Diligence is the Royal Navy's primary battle damage repair unit, and is on short notice to react to developing situations worldwide. One of the key features of the ship's design is her computer-assisted dynamic positioning system which can keep the vessel static in poor conditions, using the ship's range of thrusters and the variable-pitch propeller.
She has a helicopter deck on the roof of her bridge that is large enough to support a CH-47 Chinook.
Another great advantage of the ship is her hull is built to the highest ice class specification, so she can operate anywhere the Navy does.
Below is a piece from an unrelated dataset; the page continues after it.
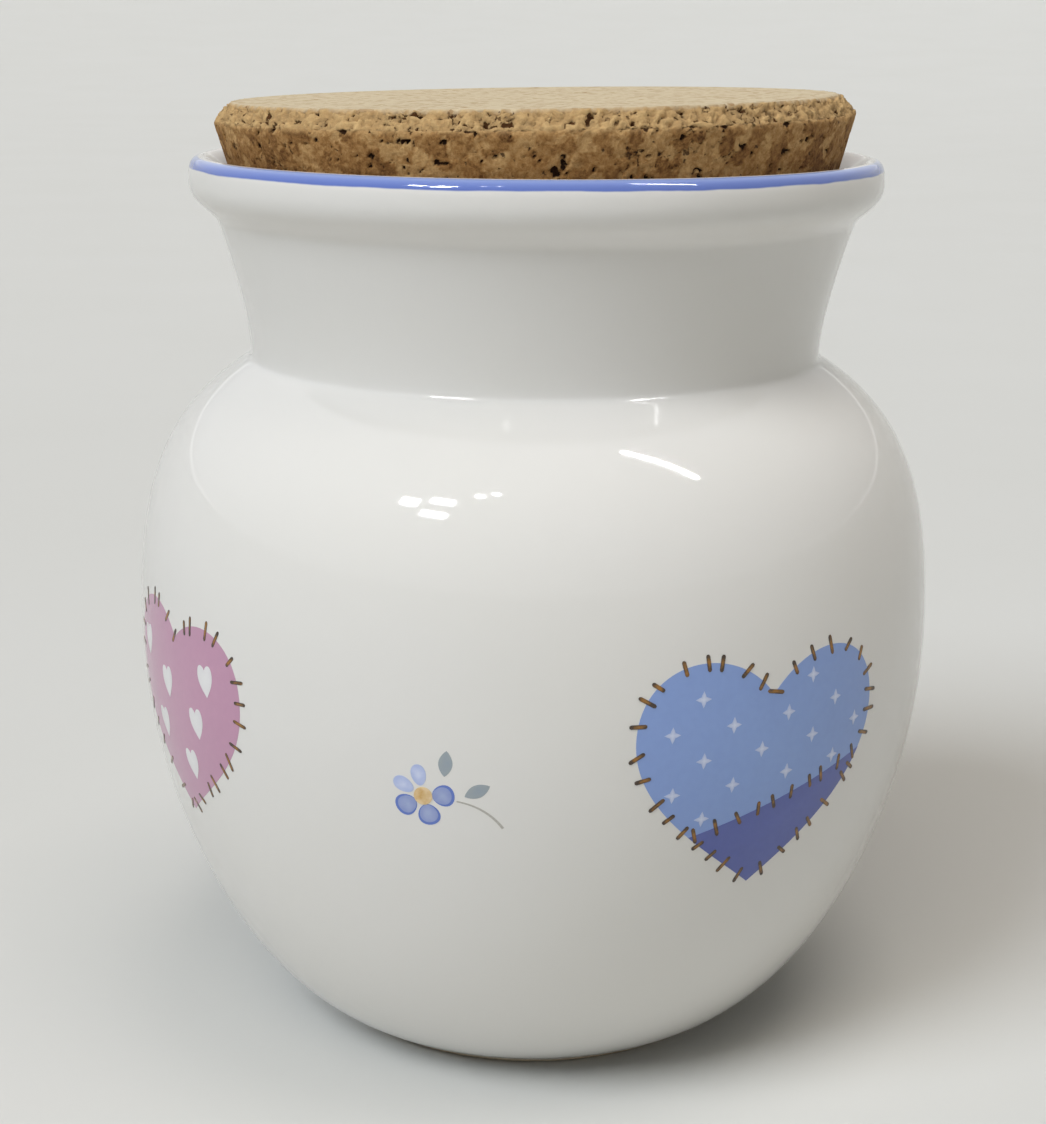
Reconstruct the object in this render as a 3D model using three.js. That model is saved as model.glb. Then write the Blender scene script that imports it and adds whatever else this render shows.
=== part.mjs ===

Diligence has provided damage repair work many times during its lifetime. At the end of the Iran-Iraq War, the Straits of Hormuz were mined, and Diligence supported the multinational minesweeping operation to clear that vital chokepoint. Diligence also helped to repair HMS Southampton after collision damage. The ship returned to the Gulf in 1990 to support operations during the Gulf War by repairing, among others, American ships damaged by mines.
During Operation Ocean Wave 97, Diligence deployed to the Far East as a submarine support ship. The following year, the ship supported 3rd Minecounter Measures Squadron in the Persian Gulf. Following just two weeks in the UK, Diligence departed for the south Atlantic, returning to Faslane in December 1998. Early 1999 saw the ship again deployed to the Falklands region.
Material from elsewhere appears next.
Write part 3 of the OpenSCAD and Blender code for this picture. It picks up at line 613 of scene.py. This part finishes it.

2001 saw a large exercise in Oman, and Diligence supported the four MCMVs involved. The ship's next wartime assignment came with the large taskforce deployed against Iraq in 2003. Returning to familiar territory, Diligence supported the largest British fleet deployed since the Falklands War.
Most recently she could be found off Sierra Leone with the Vela task force.
When the ship returned to UK in November 2006 she had the longest deployment of an RFA in recent times. From her departure from Portsmouth it was 5 and half years before she returned home to Portsmouth. In that time she has visited 25 different countries whilst steaming some 150,000 miles (241,000 km), through the Mediterranean to the Persian Gulf, across the Indian Ocean to India, Sri Lanka and Singapore, the South China Sea to the Philippines and from South Africa across the Atlantic to the Falklands and South America. Many of these Oceans and countries visited 2 or 3 times.
All this work took its toll on the 25-year-old ship, and the ship was given a £16 million overhaul during 2007 at Northwestern Shiprepairers and Shipbuilders in Birkenhead. Her accommodation areas, galley and engine room were all upgraded, with the intention of extending the ship's service life until the middle of the next decade. The overhaul was completed in December 2007.